● **EXTRACTED ENTRIES**
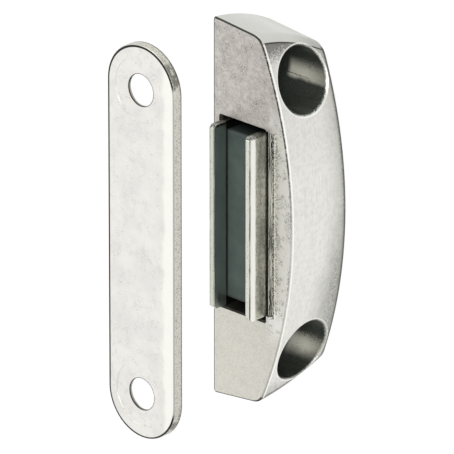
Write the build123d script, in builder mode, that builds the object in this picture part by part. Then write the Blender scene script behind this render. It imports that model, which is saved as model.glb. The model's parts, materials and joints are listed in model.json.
...
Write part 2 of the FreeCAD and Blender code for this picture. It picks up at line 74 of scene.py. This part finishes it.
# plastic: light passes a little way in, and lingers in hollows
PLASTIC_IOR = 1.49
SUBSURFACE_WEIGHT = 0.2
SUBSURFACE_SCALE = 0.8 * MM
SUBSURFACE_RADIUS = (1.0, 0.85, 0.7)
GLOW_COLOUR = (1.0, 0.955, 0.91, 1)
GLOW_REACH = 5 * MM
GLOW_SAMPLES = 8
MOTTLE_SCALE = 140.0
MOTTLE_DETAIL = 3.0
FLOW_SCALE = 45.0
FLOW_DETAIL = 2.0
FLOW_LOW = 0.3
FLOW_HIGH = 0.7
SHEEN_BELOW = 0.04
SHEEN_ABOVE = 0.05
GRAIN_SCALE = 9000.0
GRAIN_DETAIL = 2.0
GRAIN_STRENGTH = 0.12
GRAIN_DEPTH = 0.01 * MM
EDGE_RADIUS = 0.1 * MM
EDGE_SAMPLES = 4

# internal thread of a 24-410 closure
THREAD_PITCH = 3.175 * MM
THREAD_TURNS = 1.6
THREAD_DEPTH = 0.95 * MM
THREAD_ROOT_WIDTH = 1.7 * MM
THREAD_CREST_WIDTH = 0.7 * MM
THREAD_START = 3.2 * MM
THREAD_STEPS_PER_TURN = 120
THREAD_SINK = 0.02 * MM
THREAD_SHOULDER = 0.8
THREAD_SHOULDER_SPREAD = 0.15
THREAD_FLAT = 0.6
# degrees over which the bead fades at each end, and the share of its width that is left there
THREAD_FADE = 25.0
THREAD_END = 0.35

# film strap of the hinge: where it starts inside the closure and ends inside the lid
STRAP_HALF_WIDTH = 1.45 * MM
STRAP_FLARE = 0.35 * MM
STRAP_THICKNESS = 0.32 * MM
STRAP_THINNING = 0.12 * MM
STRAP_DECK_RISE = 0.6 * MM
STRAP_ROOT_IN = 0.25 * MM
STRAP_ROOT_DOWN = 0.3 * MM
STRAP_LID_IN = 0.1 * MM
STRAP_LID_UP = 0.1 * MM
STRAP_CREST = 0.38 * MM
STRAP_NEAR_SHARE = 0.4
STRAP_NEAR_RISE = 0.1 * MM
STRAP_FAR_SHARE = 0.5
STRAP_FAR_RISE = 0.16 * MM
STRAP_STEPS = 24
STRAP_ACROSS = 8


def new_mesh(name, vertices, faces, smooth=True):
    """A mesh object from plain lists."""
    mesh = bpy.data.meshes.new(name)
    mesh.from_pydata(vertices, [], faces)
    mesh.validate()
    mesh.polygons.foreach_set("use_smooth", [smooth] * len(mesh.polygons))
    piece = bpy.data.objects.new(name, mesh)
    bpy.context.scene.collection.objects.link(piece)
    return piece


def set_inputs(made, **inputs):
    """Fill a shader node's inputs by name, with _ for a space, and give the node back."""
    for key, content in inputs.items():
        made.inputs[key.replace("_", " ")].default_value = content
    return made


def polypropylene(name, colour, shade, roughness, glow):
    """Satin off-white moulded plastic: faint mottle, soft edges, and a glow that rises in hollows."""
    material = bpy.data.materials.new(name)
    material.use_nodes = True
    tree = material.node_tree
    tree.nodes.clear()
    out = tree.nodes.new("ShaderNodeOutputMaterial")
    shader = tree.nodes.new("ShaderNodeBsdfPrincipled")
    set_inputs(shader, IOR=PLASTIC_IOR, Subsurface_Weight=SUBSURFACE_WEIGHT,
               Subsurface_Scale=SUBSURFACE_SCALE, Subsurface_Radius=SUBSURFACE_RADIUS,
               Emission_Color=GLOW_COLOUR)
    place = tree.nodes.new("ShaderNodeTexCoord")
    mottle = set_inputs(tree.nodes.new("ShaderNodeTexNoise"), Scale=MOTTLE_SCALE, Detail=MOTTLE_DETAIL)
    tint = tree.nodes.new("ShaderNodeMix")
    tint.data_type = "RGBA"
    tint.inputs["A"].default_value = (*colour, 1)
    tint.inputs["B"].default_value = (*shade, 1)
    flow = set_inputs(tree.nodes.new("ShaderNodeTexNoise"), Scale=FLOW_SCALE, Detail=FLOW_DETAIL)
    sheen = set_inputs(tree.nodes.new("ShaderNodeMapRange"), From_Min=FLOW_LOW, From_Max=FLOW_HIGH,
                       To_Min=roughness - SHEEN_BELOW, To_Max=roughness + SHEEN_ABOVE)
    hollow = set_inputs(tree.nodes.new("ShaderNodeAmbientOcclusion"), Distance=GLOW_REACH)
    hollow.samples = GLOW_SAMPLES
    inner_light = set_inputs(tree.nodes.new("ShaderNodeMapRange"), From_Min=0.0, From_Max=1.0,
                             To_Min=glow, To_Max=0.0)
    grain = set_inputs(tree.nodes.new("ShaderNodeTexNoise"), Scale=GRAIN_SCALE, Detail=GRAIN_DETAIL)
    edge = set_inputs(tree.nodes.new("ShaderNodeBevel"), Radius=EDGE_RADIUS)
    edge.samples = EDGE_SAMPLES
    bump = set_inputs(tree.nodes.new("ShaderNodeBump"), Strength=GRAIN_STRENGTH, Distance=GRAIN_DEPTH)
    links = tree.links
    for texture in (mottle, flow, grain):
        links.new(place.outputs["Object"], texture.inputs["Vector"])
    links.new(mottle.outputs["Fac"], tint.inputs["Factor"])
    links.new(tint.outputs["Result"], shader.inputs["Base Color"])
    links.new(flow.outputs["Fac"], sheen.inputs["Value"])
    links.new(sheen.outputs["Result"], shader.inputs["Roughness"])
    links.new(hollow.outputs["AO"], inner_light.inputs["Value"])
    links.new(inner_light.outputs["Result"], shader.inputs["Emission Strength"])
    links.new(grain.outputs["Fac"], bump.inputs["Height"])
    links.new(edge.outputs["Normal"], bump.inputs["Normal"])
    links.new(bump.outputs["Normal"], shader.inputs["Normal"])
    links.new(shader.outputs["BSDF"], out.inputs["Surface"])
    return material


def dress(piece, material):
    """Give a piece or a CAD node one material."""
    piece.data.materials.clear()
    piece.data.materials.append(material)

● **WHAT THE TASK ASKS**
Return the lines from the line with "Write part 2" through the line with "EDGE_SAMPLES = 4", inclusive, exactly as they stand, and nothing else.

● **RESULT OF THIS EXERCISE**
Write part 2 of the FreeCAD and Blender code for this picture. It picks up at line 74 of scene.py. This part finishes it.
# plastic: light passes a little way in, and lingers in hollows
PLASTIC_IOR = 1.49
SUBSURFACE_WEIGHT = 0.2
SUBSURFACE_SCALE = 0.8 * MM
SUBSURFACE_RADIUS = (1.0, 0.85, 0.7)
GLOW_COLOUR = (1.0, 0.955, 0.91, 1)
GLOW_REACH = 5 * MM
GLOW_SAMPLES = 8
MOTTLE_SCALE = 140.0
MOTTLE_DETAIL = 3.0
FLOW_SCALE = 45.0
FLOW_DETAIL = 2.0
FLOW_LOW = 0.3
FLOW_HIGH = 0.7
SHEEN_BELOW = 0.04
SHEEN_ABOVE = 0.05
GRAIN_SCALE = 9000.0
GRAIN_DETAIL = 2.0
GRAIN_STRENGTH = 0.12
GRAIN_DEPTH = 0.01 * MM
EDGE_RADIUS = 0.1 * MM
EDGE_SAMPLES = 4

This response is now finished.